Record list:
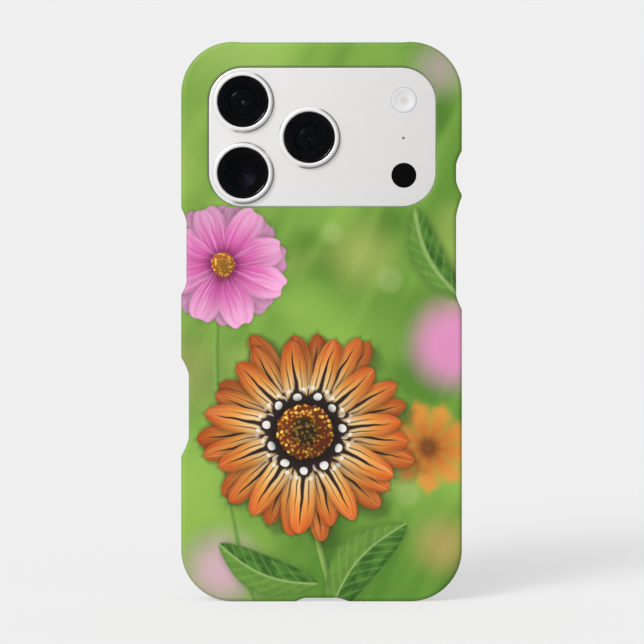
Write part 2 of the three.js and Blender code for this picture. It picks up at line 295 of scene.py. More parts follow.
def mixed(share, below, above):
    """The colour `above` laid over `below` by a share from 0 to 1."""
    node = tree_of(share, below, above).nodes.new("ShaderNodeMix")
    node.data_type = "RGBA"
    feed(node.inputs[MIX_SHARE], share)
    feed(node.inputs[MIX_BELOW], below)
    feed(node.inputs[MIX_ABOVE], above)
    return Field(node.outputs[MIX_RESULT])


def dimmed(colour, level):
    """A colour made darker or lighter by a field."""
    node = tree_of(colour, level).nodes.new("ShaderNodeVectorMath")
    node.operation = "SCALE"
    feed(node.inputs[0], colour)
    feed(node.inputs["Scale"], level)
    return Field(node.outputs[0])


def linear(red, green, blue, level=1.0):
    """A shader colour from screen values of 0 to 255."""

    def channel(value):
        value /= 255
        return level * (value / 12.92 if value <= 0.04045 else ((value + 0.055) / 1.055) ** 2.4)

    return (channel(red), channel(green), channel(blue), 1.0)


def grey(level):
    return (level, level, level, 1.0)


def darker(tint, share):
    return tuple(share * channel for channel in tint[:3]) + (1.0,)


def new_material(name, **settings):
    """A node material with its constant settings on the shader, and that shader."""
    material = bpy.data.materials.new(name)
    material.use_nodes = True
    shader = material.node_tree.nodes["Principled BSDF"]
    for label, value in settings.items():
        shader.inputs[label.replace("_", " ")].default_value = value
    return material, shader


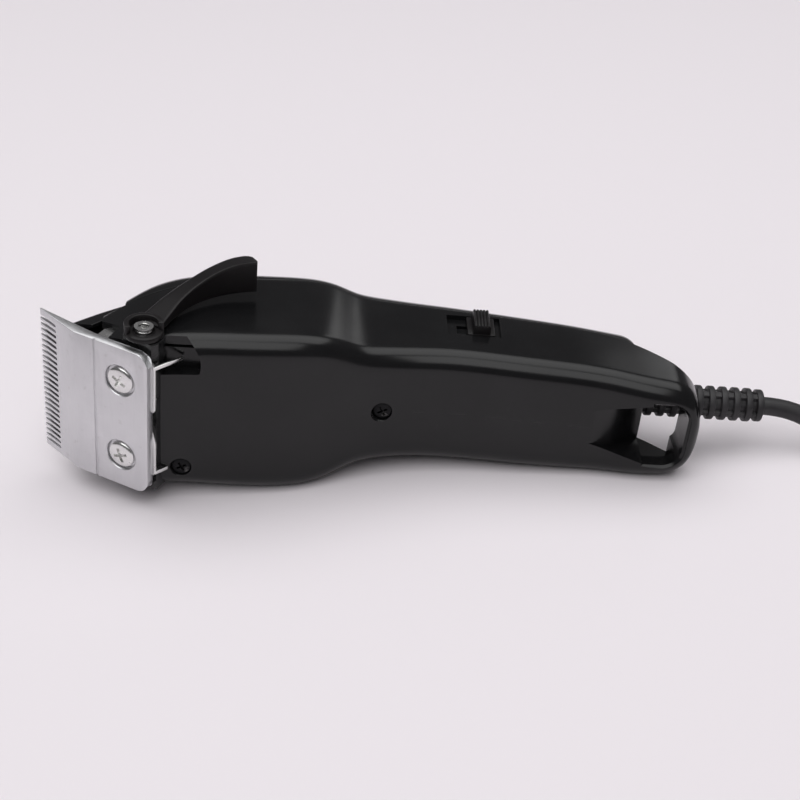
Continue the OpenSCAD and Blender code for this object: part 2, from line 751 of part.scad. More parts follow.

Set problem: Reproduce all of the data exactly as given.

Result for this exercise:
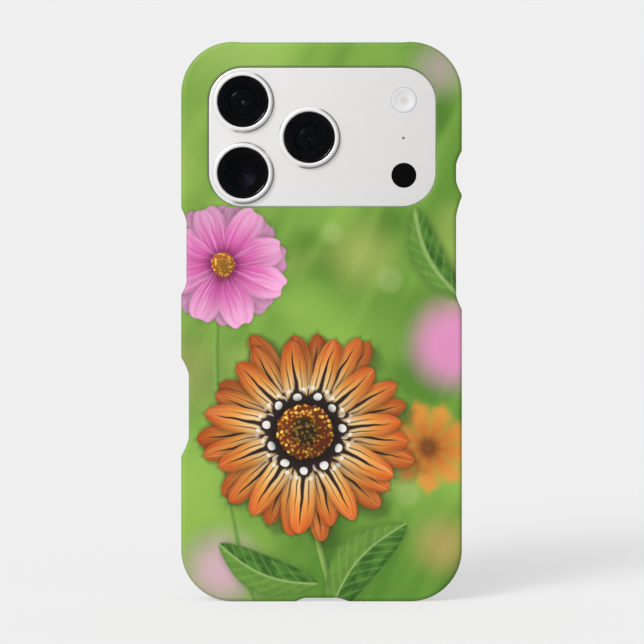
Write part 2 of the three.js and Blender code for this picture. It picks up at line 295 of scene.py. More parts follow.
def mixed(share, below, above):
    """The colour `above` laid over `below` by a share from 0 to 1."""
    node = tree_of(share, below, above).nodes.new("ShaderNodeMix")
    node.data_type = "RGBA"
    feed(node.inputs[MIX_SHARE], share)
    feed(node.inputs[MIX_BELOW], below)
    feed(node.inputs[MIX_ABOVE], above)
    return Field(node.outputs[MIX_RESULT])


def dimmed(colour, level):
    """A colour made darker or lighter by a field."""
    node = tree_of(colour, level).nodes.new("ShaderNodeVectorMath")
    node.operation = "SCALE"
    feed(node.inputs[0], colour)
    feed(node.inputs["Scale"], level)
    return Field(node.outputs[0])


def linear(red, green, blue, level=1.0):
    """A shader colour from screen values of 0 to 255."""

    def channel(value):
        value /= 255
        return level * (value / 12.92 if value <= 0.04045 else ((value + 0.055) / 1.055) ** 2.4)

    return (channel(red), channel(green), channel(blue), 1.0)


def grey(level):
    return (level, level, level, 1.0)


def darker(tint, share):
    return tuple(share * channel for channel in tint[:3]) + (1.0,)


def new_material(name, **settings):
    """A node material with its constant settings on the shader, and that shader."""
    material = bpy.data.materials.new(name)
    material.use_nodes = True
    shader = material.node_tree.nodes["Principled BSDF"]
    for label, value in settings.items():
        shader.inputs[label.replace("_", " ")].default_value = value
    return material, shader


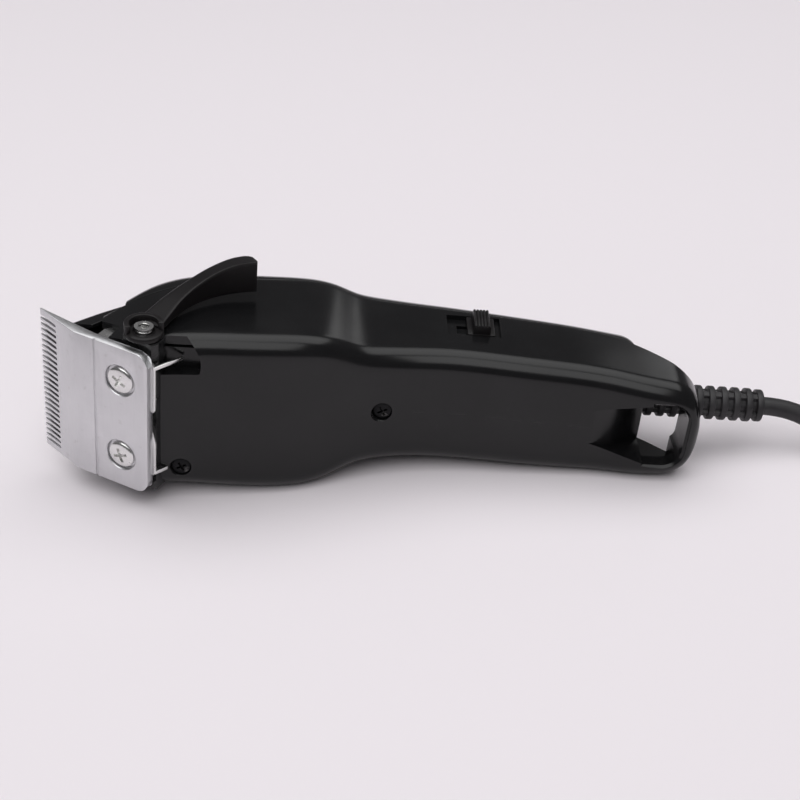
Continue the OpenSCAD and Blender code for this object: part 2, from line 751 of part.scad. More parts follow.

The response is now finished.